Sunday 6 February 2011

Ad sense

The excitement of spring/summer doesn't end with fashion week, well at least not for me.

 As someone who barely connects with the outside world, having no friends and no job, one of the most enjoyable experiences in my otherwise mundane and unappealing life, is opening my latest edition of Elle to faithfully explore a catalogue of new ad campaigns and consequently relive the passion of the collections. (if you're beginning to pity me, don't worry i have a tendency to exaggerate rather melodramatically)

For those of us who simply couldn't make it to view the collections first hand at fashion week (don't worry, Karl understood that i was otherwise occupied) ad campaigns bestow upon us, the opportunity to become part of a world created by designers at the show; an element which is not easily dispensed through pictures of models walking down the catwalk. We delve into the imagination, creativity and the drama of the shots and, ergo, subconsciously become helpless victims of the power of branding.

So, now i will kindly acquaint you with the most commanding advertisements of the season.

Chanel. shot by Karl Lagerfeld, featuring Freja Beha Erichsen, Batptiste Giabiconi, Stella Tennant and Ines de la Fressange.

Recently, we are beginning to see a break in ad campaign traditions. Savvy designers, like Karl, are bucking the unwelcome trend of featuring pre-pubescent skeletal, robot models in favour of  more experienced, mature beauties.

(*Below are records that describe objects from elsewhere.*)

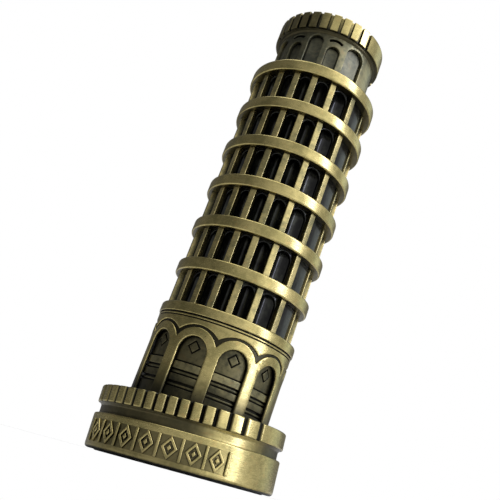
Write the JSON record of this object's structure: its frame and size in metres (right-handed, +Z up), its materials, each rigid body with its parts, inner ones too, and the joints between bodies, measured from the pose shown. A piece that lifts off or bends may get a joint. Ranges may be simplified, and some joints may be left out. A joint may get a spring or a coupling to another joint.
{
  "type": "miniature leaning tower",
  "caption": "Round arcaded bell tower in antique bronze that leans on a heavy round base, built from stacked cast tiers on a tie rod with felt underneath.",
  "frame": {"origin": "centre of the felt pad's underside, the face the tower stands on", "axes": "+Z up, square to the base; -Y is the front, the way the mould opens; the tower leans 5.1 degrees towards +X"},
  "size_m": [0.0517, 0.0488, 0.1307],
  "materials": {
    "bronze": "antique bronze plating, relieved to a pale olive gold on raised edges and dark in the corners",
    "grey_bronze": "antique bronze plating left dull and grey-green",
    "niche_bronze": "dark grey-green bronze behind the arches",
    "black_patina": "glossy black patina",
    "zinc_plated_steel": "bright zinc plating",
    "felt": "black pressed felt"
  },
  "bodies": {
    "root": {"felt_pad": "felt", "plinth": "bronze", "base_ring": "bronze", "ground_floor_core": "niche_bronze", "ground_floor_arcade": "bronze", "cornice_1": "bronze", "gallery_core": "black_patina", "colonnade_1": "bronze", "cornice_2": "bronze", "colonnade_2": "bronze", "cornice_3": "bronze", "colonnade_3": "bronze", "cornice_4": "bronze", "colonnade_4": "bronze", "cornice_5": "bronze", "colonnade_5": "bronze", "cornice_6": "bronze", "colonnade_6": "bronze", "cornice_7": "bronze", "belfry_core": "black_patina", "belfry_arcade": "grey_bronze", "crown": "bronze", "tie_rod": "zinc_plated_steel", "flat_washer": "zinc_plated_steel", "spring_washer": "zinc_plated_steel", "hex_nut": "zinc_plated_steel"}
  },
  "joints": []
}
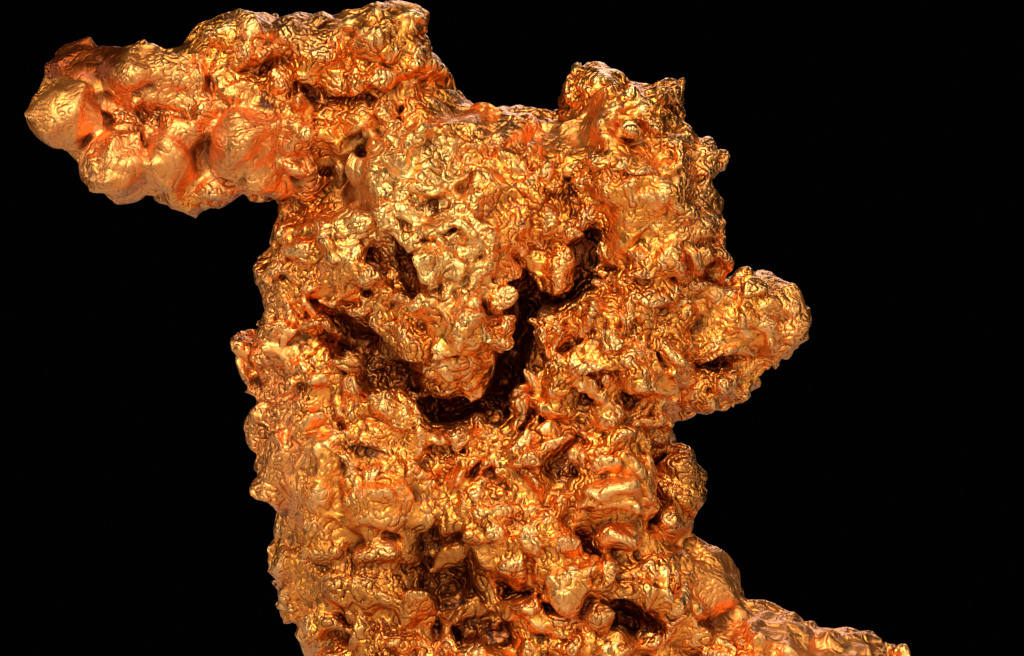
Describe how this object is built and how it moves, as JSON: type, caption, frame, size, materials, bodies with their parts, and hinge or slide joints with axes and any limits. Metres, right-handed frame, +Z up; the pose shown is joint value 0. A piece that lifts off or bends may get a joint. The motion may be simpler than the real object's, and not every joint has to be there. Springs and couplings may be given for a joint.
{
  "type": "gold nugget",
  "caption": "Large natural gold nugget: an upright lumpy mass with a broad arm at the upper left, a short arm at the right and a sloping foot, resting on a flat patch.",
  "frame": {"origin": "middle of the outline seen from above, on the plane the nugget rests on", "axes": "+Z up; +X along the longest side, from the long arm towards the foot; -Y out of the featured face"},
  "size_m": [0.254, 0.0888, 0.221],
  "materials": {
    "gold": "raw native gold with a molten, lumpy and partly water-polished skin, orange-yellow on the crests and red-brown in the creases"
  },
  "bodies": {
    "root": {"nugget": "gold"}
  },
  "joints": []
}
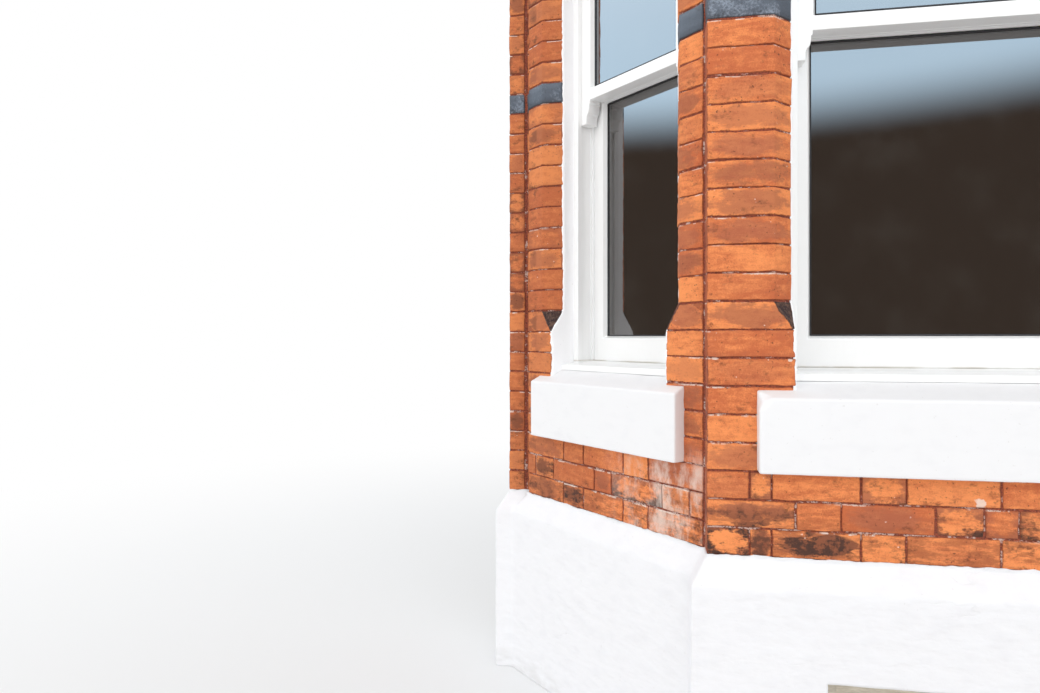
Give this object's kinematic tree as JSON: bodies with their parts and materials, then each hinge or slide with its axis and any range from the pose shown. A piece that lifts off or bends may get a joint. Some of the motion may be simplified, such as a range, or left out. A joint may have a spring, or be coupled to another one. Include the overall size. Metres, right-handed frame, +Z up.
{
  "type": "canted bay window",
  "caption": "Single-storey canted bay window in brick: painted plinth and sills, chamfered jambs, sash windows in three faces, flat arches, cornice and a hipped slate roof.",
  "frame": {"origin": "on the ground, in the middle of the box round the whole bay; the house wall lies in the plane Y = +0.537 m", "axes": "X to the right along the house wall as seen from outside, Y from the street into the house, Z up"},
  "size_m": [3.353, 1.074, 4.9925],
  "materials": {
    "brick": "red facing brick in dark red mortar, matt",
    "blue_brick": "blue-black engineering brick, slight sheen",
    "plinth": "thick white masonry paint on render, lumpy",
    "painted_stone": "stone under thick white paint, worn arrises",
    "painted_timber": "white satin paint on timber",
    "glass": "clear double glazing",
    "slate": "natural blue-grey slate",
    "lead": "dull weathered sheet lead",
    "plaster": "painted plaster, matt",
    "old_board": "weathered grey-beige paint on boards"
  },
  "bodies": {
    "root": {"plinth_left": "plinth", "plinth_front": "plinth", "plinth_right": "plinth", "cellar_light": "old_board", "apron_left": "brick", "apron_front": "brick", "apron_right": "brick", "sill_left": "painted_stone", "sill_front": "painted_stone", "sill_right": "painted_stone", "wall_pier_left": "brick", "corner_pier_left": "brick", "corner_pier_right": "brick", "wall_pier_right": "brick", "blue_course_left": "blue_brick", "blue_course_right": "blue_brick", "arch_left": "brick", "arch_front": "brick", "arch_right": "brick", "upper_wall_left": "brick", "upper_wall_front": "brick", "upper_wall_right": "brick", "string_course": "painted_stone", "cornice_left": "painted_stone", "cornice_front": "painted_stone", "cornice_right": "painted_stone", "roof_left": "slate", "roof_front": "slate", "roof_right": "slate", "lead_hips": "lead", "lead_flashing": "lead", "ceiling": "plaster", "frame_left": "painted_timber", "frame_front": "painted_timber", "frame_right": "painted_timber", "upper_sash_left": "painted_timber", "upper_sash_front": "painted_timber", "upper_sash_right": "painted_timber", "lower_sash_left": "painted_timber", "lower_sash_front": "painted_timber", "lower_sash_right": "painted_timber", "glass_left": "glass", "glass_front": "glass", "glass_right": "glass", "window_boards": "painted_timber"}
  },
  "joints": []
}
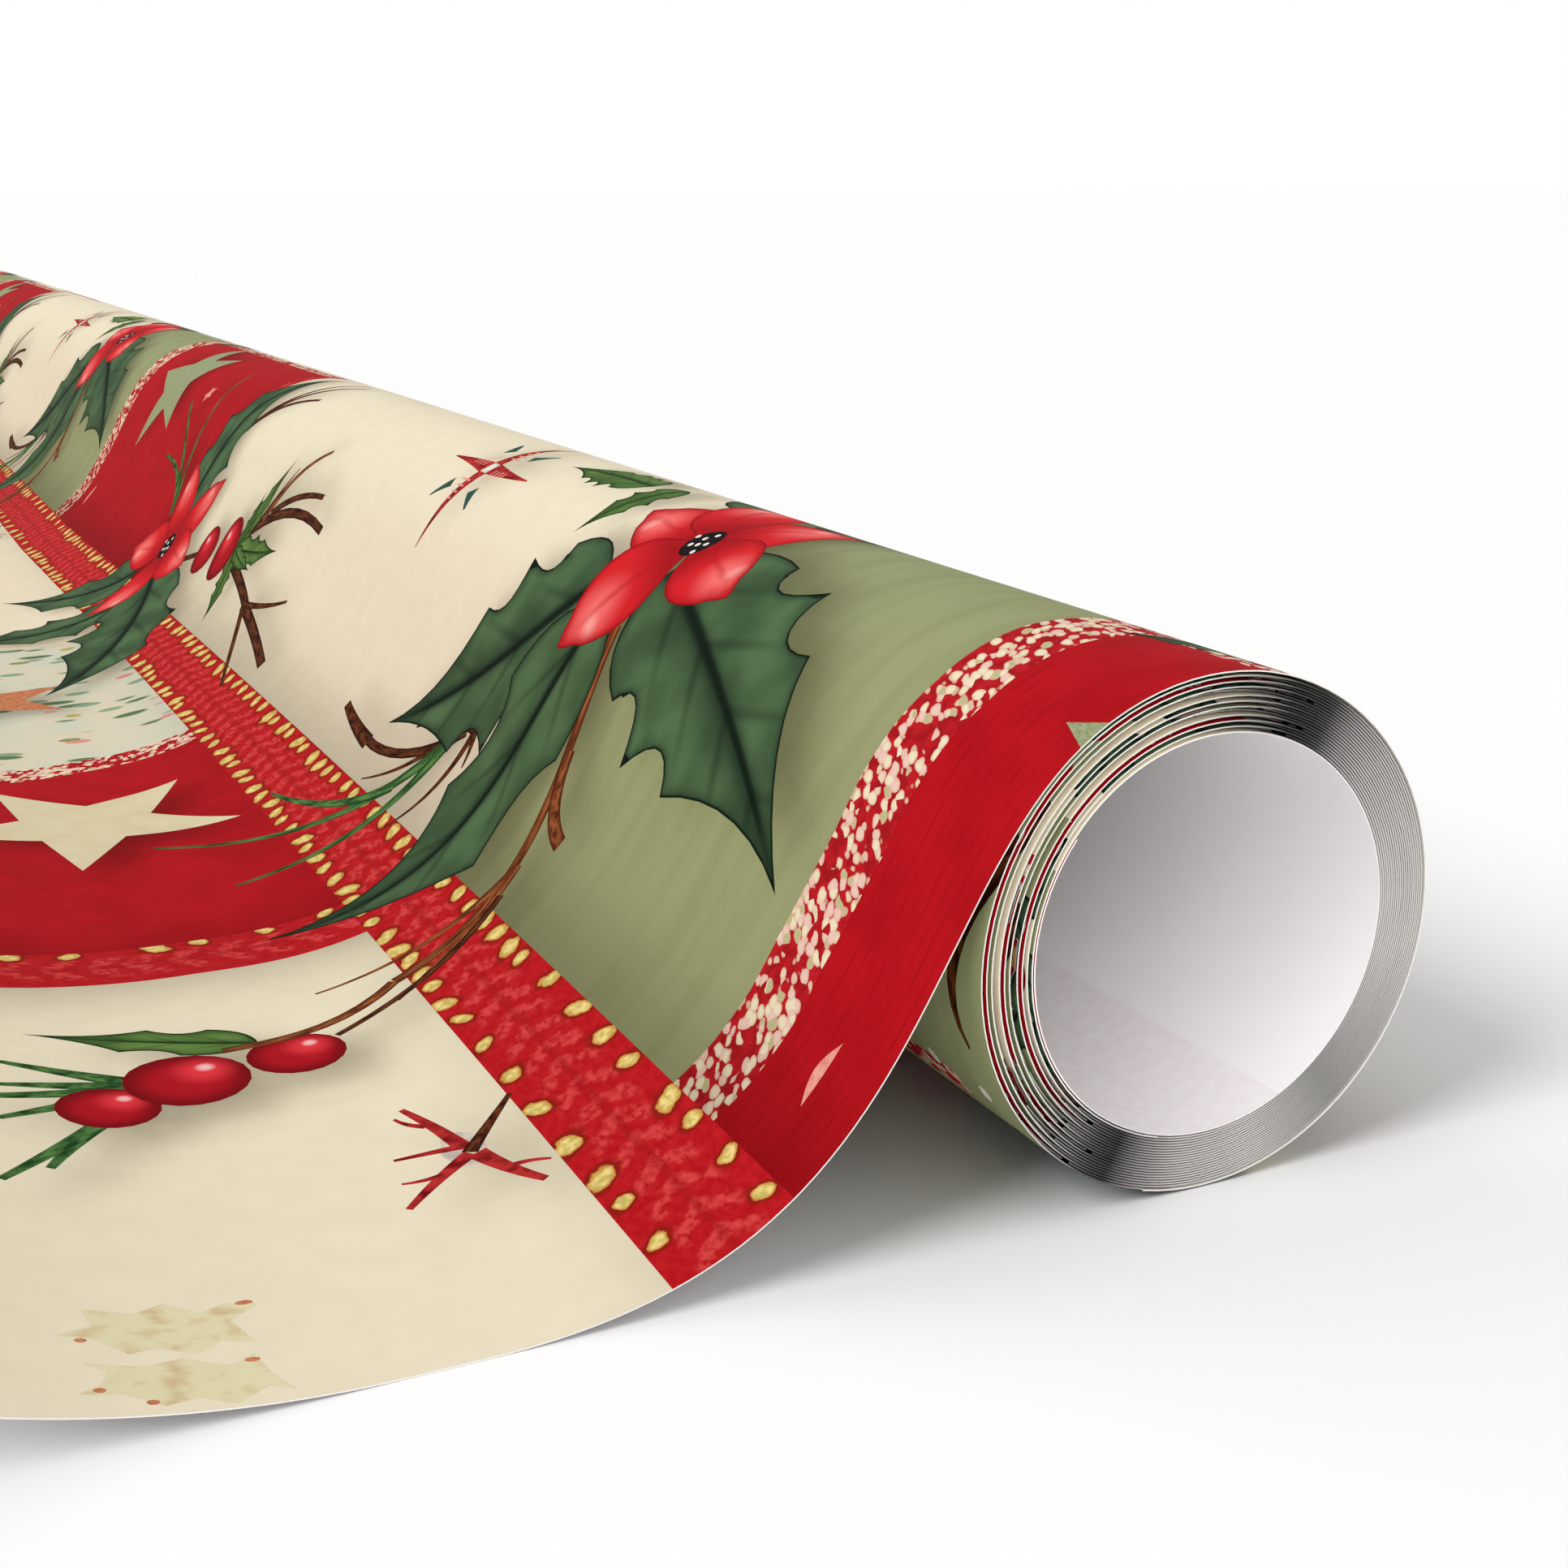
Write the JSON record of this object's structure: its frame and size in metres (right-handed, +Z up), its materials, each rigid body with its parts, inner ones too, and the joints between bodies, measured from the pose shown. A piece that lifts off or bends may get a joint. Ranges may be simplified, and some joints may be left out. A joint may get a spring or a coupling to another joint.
{
  "type": "wrapping paper roll",
  "caption": "Coreless roll of printed gift wrapping paper, partly unrolled: the sheet leaves the top in a smooth curve, lies flat, then curls up again at its cut end.",
  "frame": {"origin": "bottom centre of the box that holds the roll and its unrolled sheet, on the table", "axes": "+Y along the roll's axis, away from the end that shows its spiral towards the far end; +Z up; the sheet leaves the top of the roll towards -X, so the roll lies on the +X side"},
  "size_m": [0.1448, 0.762, 0.037],
  "materials": {
    "printed_sheet": "smooth coated paper, printed on the outer side in red, sage green, cream and gold, plain white on the back",
    "wound_paper": "the same coated paper, wound: printed outside, white inside, white cut edges"
  },
  "bodies": {
    "roll": {"wrap_under": "printed_sheet", "wrap_side": "printed_sheet", "wrap_over": "printed_sheet", "lead_out": "printed_sheet"},
    "laid_sheet": {"laid_sheet": "printed_sheet"},
    "free_end": {"free_end": "printed_sheet"},
    "coil": {"turn_21": "wound_paper"},
    "turn_20": {"turn_20": "wound_paper"},
    "turn_19": {"turn_19": "wound_paper"},
    "turn_18": {"turn_18": "wound_paper"},
    "turn_17": {"turn_17": "wound_paper"},
    "turn_16": {"turn_16": "wound_paper"},
    "turn_15": {"turn_15": "wound_paper"},
    "turn_14": {"turn_14": "wound_paper"},
    "turn_13": {"turn_13": "wound_paper"},
    "turn_12": {"turn_12": "wound_paper"},
    "turn_11": {"turn_11": "wound_paper"},
    "turn_10": {"turn_10": "wound_paper"},
    "turn_09": {"turn_09": "wound_paper"},
    "turn_08": {"turn_08": "wound_paper"},
    "turn_07": {"turn_07": "wound_paper"},
    "turn_06": {"turn_06": "wound_paper"},
    "turn_05": {"turn_05": "wound_paper"},
    "turn_04": {"turn_04": "wound_paper"},
    "turn_03": {"turn_03": "wound_paper"},
    "turn_02": {"turn_02": "wound_paper"},
    "turn_01": {"turn_01": "wound_paper"}
  },
  "joints": [
    {"name": "pull_out", "type": "slide", "parent": "roll", "child": "laid_sheet", "axis": [-1, 0, 0], "range_m": [0, 0.03], "deforming": ["lead_out"]},
    {"name": "roll_spin", "type": "hinge", "parent": "roll", "child": "coil", "pos_m": [0.05388, 0, 0.0185], "axis": [0, -1, 0], "range_deg": [0, 95]},
    {"name": "free_end_lift", "type": "hinge", "parent": "laid_sheet", "child": "free_end", "pos_m": [-0.0025, 0, 0], "axis": [0, 1, 0], "range_deg": [0, 90]},
    {"name": "core_slide", "type": "slide", "parent": "coil", "child": "turn_01", "axis": [0, -1, 0], "range_m": [0, 0.06]},
    {"name": "slide_02", "type": "slide", "parent": "coil", "child": "turn_02", "axis": [0, -1, 0], "range_m": [0, 0.0571]},
    {"name": "slide_03", "type": "slide", "parent": "coil", "child": "turn_03", "axis": [0, -1, 0], "range_m": [0, 0.0541]},
    {"name": "slide_04", "type": "slide", "parent": "coil", "child": "turn_04", "axis": [0, -1, 0], "range_m": [0, 0.0511]},
    {"name": "slide_05", "type": "slide", "parent": "coil", "child": "turn_05", "axis": [0, -1, 0], "range_m": [0, 0.0481]},
    {"name": "slide_06", "type": "slide", "parent": "coil", "child": "turn_06", "axis": [0, -1, 0], "range_m": [0, 0.0451]},
    {"name": "slide_07", "type": "slide", "parent": "coil", "child": "turn_07", "axis": [0, -1, 0], "range_m": [0, 0.0421]},
    {"name": "slide_08", "type": "slide", "parent": "coil", "child": "turn_08", "axis": [0, -1, 0], "range_m": [0, 0.0391]},
    {"name": "slide_09", "type": "slide", "parent": "coil", "child": "turn_09", "axis": [0, -1, 0], "range_m": [0, 0.0361]},
    {"name": "slide_10", "type": "slide", "parent": "coil", "child": "turn_10", "axis": [0, -1, 0], "range_m": [0, 0.0331]},
    {"name": "slide_11", "type": "slide", "parent": "coil", "child": "turn_11", "axis": [0, -1, 0], "range_m": [0, 0.0301]},
    {"name": "slide_12", "type": "slide", "parent": "coil", "child": "turn_12", "axis": [0, -1, 0], "range_m": [0, 0.0271]},
    {"name": "slide_13", "type": "slide", "parent": "coil", "child": "turn_13", "axis": [0, -1, 0], "range_m": [0, 0.0241]},
    {"name": "slide_14", "type": "slide", "parent": "coil", "child": "turn_14", "axis": [0, -1, 0], "range_m": [0, 0.0211]},
    {"name": "slide_15", "type": "slide", "parent": "coil", "child": "turn_15", "axis": [0, -1, 0], "range_m": [0, 0.0181]},
    {"name": "slide_16", "type": "slide", "parent": "coil", "child": "turn_16", "axis": [0, -1, 0], "range_m": [0, 0.0151]},
    {"name": "slide_17", "type": "slide", "parent": "coil", "child": "turn_17", "axis": [0, -1, 0], "range_m": [0, 0.0121]},
    {"name": "slide_18", "type": "slide", "parent": "coil", "child": "turn_18", "axis": [0, -1, 0], "range_m": [0, 0.0091]},
    {"name": "slide_19", "type": "slide", "parent": "coil", "child": "turn_19", "axis": [0, -1, 0], "range_m": [0, 0.0061]},
    {"name": "slide_20", "type": "slide", "parent": "coil", "child": "turn_20", "axis": [0, -1, 0], "range_m": [0, 0.0031]}
  ],
  "couplings": [
    {"joint": "roll_spin", "follows": "pull_out", "rad_per_m": 54.2},
    {"joint": "slide_02", "follows": "core_slide", "ratio": 0.95},
    {"joint": "slide_03", "follows": "core_slide", "ratio": 0.9},
    {"joint": "slide_04", "follows": "core_slide", "ratio": 0.85},
    {"joint": "slide_05", "follows": "core_slide", "ratio": 0.8},
    {"joint": "slide_06", "follows": "core_slide", "ratio": 0.75},
    {"joint": "slide_07", "follows": "core_slide", "ratio": 0.7},
    {"joint": "slide_08", "follows": "core_slide", "ratio": 0.65},
    {"joint": "slide_09", "follows": "core_slide", "ratio": 0.6},
    {"joint": "slide_10", "follows": "core_slide", "ratio": 0.55},
    {"joint": "slide_11", "follows": "core_slide", "ratio": 0.5},
    {"joint": "slide_12", "follows": "core_slide", "ratio": 0.45},
    {"joint": "slide_13", "follows": "core_slide", "ratio": 0.4},
    {"joint": "slide_14", "follows": "core_slide", "ratio": 0.35},
    {"joint": "slide_15", "follows": "core_slide", "ratio": 0.3},
    {"joint": "slide_16", "follows": "core_slide", "ratio": 0.25},
    {"joint": "slide_17", "follows": "core_slide", "ratio": 0.2},
    {"joint": "slide_18", "follows": "core_slide", "ratio": 0.15},
    {"joint": "slide_19", "follows": "core_slide", "ratio": 0.1},
    {"joint": "slide_20", "follows": "core_slide", "ratio": 0.05}
  ]
}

Kristen McMenamy (46), Stella Tennant (40),Christy Turlington (42), Julianne Moore (50) and Ines de la Fressange (52) are just a few of the golden girls present on the glossy pages, and grand billboards.




Givenchy, shot by Mert Alas and Marcus Piggott, featuring Daphne Groenefeld and albino model Stephen
Thompson.



Jean Paul Gaultier shot by Inez van Lamsweerde and Vinoodh Matadin, featuring Karolina Kukova and male model Andrej Pejic


Another favourable orientation to emerge from ss 2011 ad campaigns is the dawning of the age of the misfit. Over the last couple of decades, fashion was an elitist clique, seen as sexist, racist and agist but has quickly become a club for individual, nonconformist outsiders. This is greatly apparent through the casting of albino, transgender and androgynous models by anarchists like Gaultier and innovators like Tisci.





King of branding, Tom Ford and the ad for his eyewear collection, featuring Abbey Lee Kershaw. I'm surprised that the controlling Mr Ford hasn't made another guest appearance here, although i'm pretty sure he shot the ad...




Louis Vuitton shot by Steven Meisel,  featuring Kristen McMenamy, Raquel Zimmerman and Freja Beha Erichsen. One of my favourite collections of the season takes on the form of a beautifully dramatic ad campaign. I adore  the affluence of the 70s glamour with a hint to the orient



Not a brand i am often captivated by, Tommy Hilfiger made me squawk hysterically with a royal tennenbaums influenced ad campaign. ooh bring on the summer yacht parties, doll.




Model du moment, Lindsey Wixson offered her beauty to both Alexander McQueen and Mulberry resulting in two diverse, yet equally and starkly artistic pictures.